By contrast, telepathic, pseudo-omniscient, laws-of-physics-violating UFO “intelligences” are just a blank slate. In essence, they are demi-gods whose intentions and actions are completely a mystery. Why demi-gods in rural Missouri, anyway?
Rutledge closes his book with,
UFOs will come back to southeast Missouri again…. I plan to be ready with more sophisticated instrumentation, adequate facilities, and sufficient technical help. If we are to learn their secrets, they must be studied scientifically — with instruments. When we understand them on a technical-scientific basis, when most of the world’s inhabitants accept the reality of UFOs, then we will meet them face to face. And then will we know their mission.
Unless of course, they shut us down with telepathy!
At any rate, Rutledge was wrong. No real scientific study ever came about. No technical-scientific understanding was achieved, no secrets learned, nor mission known.
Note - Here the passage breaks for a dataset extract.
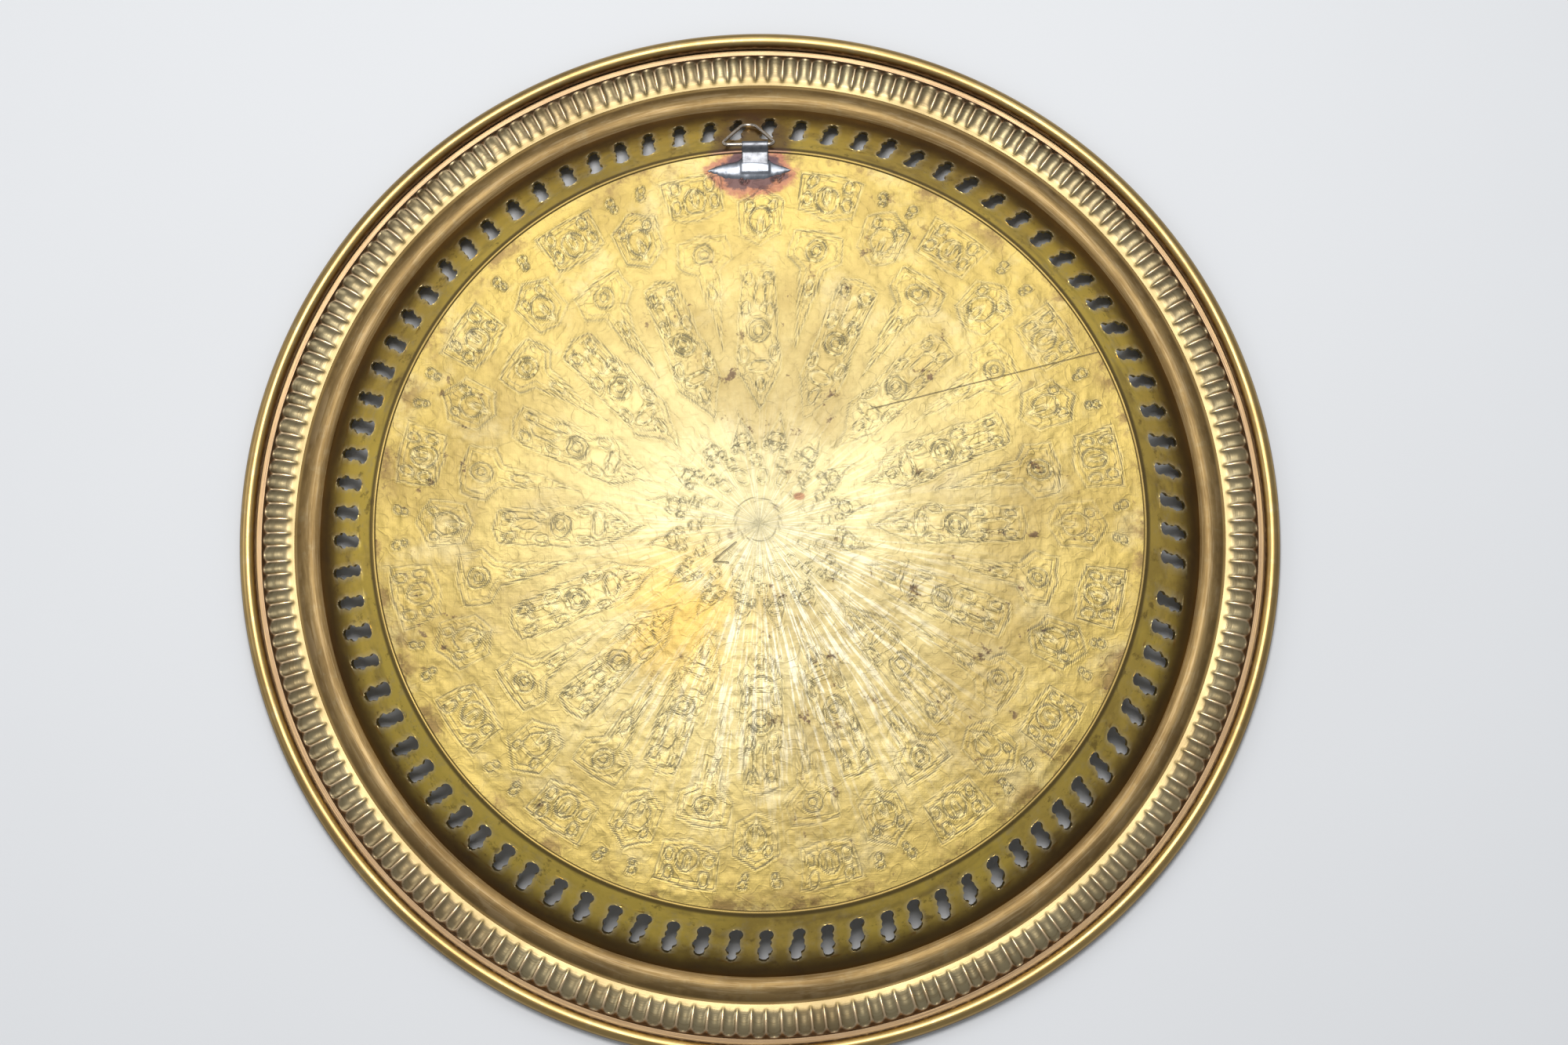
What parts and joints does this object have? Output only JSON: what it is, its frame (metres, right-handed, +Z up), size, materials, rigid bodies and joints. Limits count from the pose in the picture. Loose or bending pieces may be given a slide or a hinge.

Dr. Harley Rutledge was an accomplished scientist with the demonstrated respect of his peers. He took on a promising project — a real scientific study of lights in the sky that were regularly at hand and seen by many people. Somehow, he was moved by those lights in the sky to start talking about, in essence, the miraculous. He ended up very far from science.
And Prentice-Hall published that. Would they have published a book on a Eucharistic miracle, with a jacket blurb about data recorded in a scientific, objective manner, with language about being the only book to provide hard, factual data drawn from direct observation of a Eucharistic miracle? Maybe so. I did a little searching of the web, however, and found nothing like such a book by a major, non-Catholic publisher.
There is something interesting here about what a miracle is, what hard, factual, scientific evidence is, and what people believe, both about what is miraculous and what is not.